STATED GOAL:
In the listing below, find the line with "return np.sin(np.pi *", then repeat exactly every line from the top through that one.

RECORDED DATA:

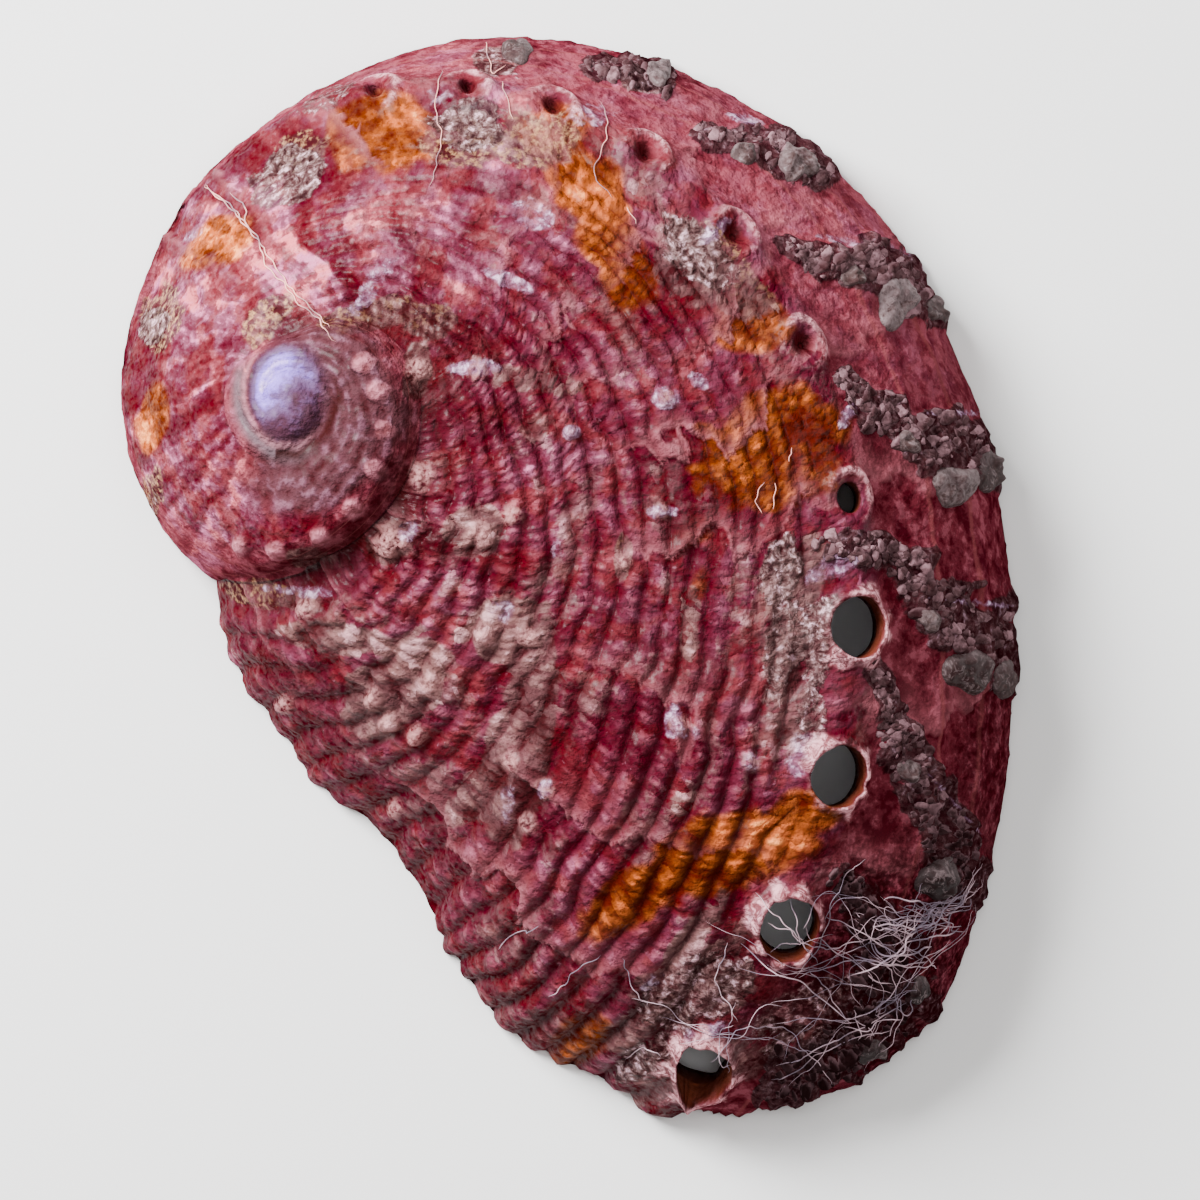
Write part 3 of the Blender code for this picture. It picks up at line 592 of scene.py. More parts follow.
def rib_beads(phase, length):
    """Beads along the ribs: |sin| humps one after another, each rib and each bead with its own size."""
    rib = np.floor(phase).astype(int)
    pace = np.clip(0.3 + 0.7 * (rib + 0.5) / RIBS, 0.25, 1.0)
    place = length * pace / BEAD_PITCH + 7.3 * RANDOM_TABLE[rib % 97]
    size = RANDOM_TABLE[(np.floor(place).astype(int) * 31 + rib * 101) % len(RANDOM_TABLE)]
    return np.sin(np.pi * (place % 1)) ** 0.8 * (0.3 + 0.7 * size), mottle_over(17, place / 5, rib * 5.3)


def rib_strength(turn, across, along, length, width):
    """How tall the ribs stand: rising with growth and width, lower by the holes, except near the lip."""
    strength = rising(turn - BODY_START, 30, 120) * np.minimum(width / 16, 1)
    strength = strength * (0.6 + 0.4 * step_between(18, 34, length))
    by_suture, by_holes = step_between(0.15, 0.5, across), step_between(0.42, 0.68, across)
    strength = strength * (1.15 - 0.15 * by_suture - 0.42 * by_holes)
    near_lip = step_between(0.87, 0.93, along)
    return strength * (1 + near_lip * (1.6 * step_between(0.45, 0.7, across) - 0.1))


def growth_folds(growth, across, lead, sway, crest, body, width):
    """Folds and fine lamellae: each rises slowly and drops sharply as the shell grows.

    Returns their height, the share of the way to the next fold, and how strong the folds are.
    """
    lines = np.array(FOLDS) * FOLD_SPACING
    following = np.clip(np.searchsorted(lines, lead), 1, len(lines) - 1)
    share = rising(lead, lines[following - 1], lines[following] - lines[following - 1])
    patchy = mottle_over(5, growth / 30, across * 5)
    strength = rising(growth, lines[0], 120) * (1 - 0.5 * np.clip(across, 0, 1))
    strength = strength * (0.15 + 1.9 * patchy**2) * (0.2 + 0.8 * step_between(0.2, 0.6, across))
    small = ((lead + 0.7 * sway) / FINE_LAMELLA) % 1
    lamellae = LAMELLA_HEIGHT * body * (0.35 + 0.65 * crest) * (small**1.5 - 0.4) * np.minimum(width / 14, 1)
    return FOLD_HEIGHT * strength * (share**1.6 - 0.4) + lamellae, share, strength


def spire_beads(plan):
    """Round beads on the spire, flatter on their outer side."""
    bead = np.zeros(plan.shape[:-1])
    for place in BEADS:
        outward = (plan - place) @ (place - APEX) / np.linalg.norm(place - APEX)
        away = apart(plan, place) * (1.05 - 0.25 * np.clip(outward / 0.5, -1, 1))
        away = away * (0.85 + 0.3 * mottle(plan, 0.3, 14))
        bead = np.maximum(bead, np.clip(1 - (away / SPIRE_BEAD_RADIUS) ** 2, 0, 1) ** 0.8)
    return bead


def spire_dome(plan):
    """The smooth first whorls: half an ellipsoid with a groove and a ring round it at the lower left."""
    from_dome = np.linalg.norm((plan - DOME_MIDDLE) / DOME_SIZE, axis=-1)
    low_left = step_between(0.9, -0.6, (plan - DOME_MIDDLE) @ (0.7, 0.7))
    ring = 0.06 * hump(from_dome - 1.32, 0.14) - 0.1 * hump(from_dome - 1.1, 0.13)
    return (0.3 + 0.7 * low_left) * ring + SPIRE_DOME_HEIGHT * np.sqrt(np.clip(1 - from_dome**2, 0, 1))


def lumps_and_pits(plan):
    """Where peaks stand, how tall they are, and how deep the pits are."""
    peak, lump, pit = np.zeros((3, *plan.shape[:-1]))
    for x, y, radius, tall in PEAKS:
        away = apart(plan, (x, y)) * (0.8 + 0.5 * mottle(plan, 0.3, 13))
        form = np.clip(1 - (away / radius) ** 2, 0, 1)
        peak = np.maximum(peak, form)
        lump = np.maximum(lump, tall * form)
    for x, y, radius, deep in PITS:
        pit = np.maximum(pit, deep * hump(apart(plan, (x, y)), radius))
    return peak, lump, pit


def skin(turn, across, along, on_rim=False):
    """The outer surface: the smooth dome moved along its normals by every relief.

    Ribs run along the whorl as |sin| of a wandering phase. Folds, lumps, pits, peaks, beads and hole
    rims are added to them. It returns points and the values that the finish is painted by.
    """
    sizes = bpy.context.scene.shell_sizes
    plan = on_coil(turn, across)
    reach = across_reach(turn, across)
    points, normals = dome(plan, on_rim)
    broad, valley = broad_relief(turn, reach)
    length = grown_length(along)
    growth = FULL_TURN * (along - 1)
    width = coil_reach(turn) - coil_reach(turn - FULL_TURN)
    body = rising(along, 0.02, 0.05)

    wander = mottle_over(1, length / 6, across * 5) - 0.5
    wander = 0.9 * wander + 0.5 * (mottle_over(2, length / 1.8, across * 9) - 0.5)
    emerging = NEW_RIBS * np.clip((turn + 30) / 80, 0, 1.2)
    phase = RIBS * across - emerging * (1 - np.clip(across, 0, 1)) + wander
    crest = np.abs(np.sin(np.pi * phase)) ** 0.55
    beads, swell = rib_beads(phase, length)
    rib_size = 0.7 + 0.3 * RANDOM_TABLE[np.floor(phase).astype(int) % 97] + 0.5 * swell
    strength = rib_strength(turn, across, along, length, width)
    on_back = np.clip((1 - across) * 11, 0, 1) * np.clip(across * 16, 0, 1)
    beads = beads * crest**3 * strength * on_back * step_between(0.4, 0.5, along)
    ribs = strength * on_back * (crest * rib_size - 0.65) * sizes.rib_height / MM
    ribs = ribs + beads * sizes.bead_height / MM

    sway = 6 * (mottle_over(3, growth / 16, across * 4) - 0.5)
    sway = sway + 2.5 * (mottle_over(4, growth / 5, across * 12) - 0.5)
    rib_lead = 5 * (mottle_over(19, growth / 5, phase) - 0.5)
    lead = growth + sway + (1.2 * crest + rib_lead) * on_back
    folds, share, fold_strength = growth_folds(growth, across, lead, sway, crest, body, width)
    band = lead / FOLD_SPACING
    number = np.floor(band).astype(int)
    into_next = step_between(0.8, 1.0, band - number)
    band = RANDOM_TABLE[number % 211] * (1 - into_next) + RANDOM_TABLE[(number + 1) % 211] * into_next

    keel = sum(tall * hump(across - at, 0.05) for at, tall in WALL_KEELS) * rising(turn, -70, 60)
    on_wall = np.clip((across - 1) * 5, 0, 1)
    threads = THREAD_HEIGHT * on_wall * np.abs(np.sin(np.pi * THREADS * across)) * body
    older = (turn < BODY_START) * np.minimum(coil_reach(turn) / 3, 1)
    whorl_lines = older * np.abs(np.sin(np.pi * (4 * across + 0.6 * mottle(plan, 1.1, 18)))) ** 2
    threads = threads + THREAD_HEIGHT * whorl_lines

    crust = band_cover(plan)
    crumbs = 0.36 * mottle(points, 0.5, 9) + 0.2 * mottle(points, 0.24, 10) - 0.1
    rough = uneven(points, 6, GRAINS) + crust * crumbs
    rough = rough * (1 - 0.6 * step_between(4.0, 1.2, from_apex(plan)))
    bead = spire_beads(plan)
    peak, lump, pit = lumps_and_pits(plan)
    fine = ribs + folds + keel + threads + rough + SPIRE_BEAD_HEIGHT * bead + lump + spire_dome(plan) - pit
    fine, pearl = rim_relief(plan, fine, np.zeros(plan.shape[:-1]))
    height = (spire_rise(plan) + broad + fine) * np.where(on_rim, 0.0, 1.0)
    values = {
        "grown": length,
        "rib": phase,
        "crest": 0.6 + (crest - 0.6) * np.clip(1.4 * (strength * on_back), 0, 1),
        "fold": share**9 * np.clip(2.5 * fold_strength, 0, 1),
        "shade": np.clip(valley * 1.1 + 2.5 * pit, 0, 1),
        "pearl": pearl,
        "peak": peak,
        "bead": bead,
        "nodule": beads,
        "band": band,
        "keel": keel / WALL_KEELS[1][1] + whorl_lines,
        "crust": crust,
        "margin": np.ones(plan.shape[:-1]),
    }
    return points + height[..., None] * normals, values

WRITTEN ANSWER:
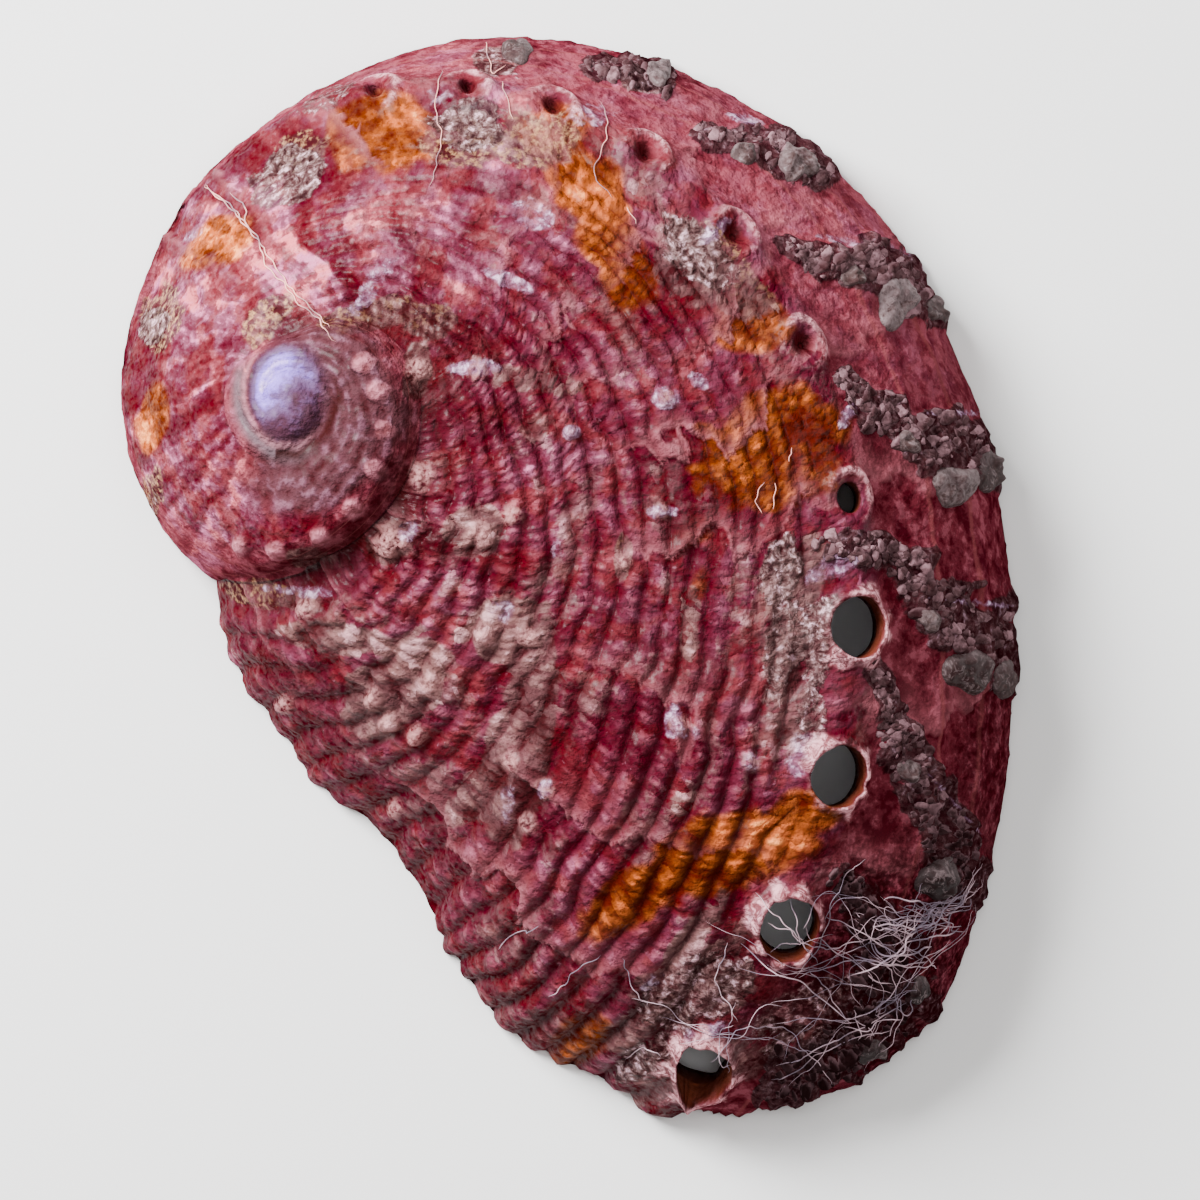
Write part 3 of the Blender code for this picture. It picks up at line 592 of scene.py. More parts follow.
def rib_beads(phase, length):
    """Beads along the ribs: |sin| humps one after another, each rib and each bead with its own size."""
    rib = np.floor(phase).astype(int)
    pace = np.clip(0.3 + 0.7 * (rib + 0.5) / RIBS, 0.25, 1.0)
    place = length * pace / BEAD_PITCH + 7.3 * RANDOM_TABLE[rib % 97]
    size = RANDOM_TABLE[(np.floor(place).astype(int) * 31 + rib * 101) % len(RANDOM_TABLE)]
    return np.sin(np.pi * (place % 1)) ** 0.8 * (0.3 + 0.7 * size), mottle_over(17, place / 5, rib * 5.3)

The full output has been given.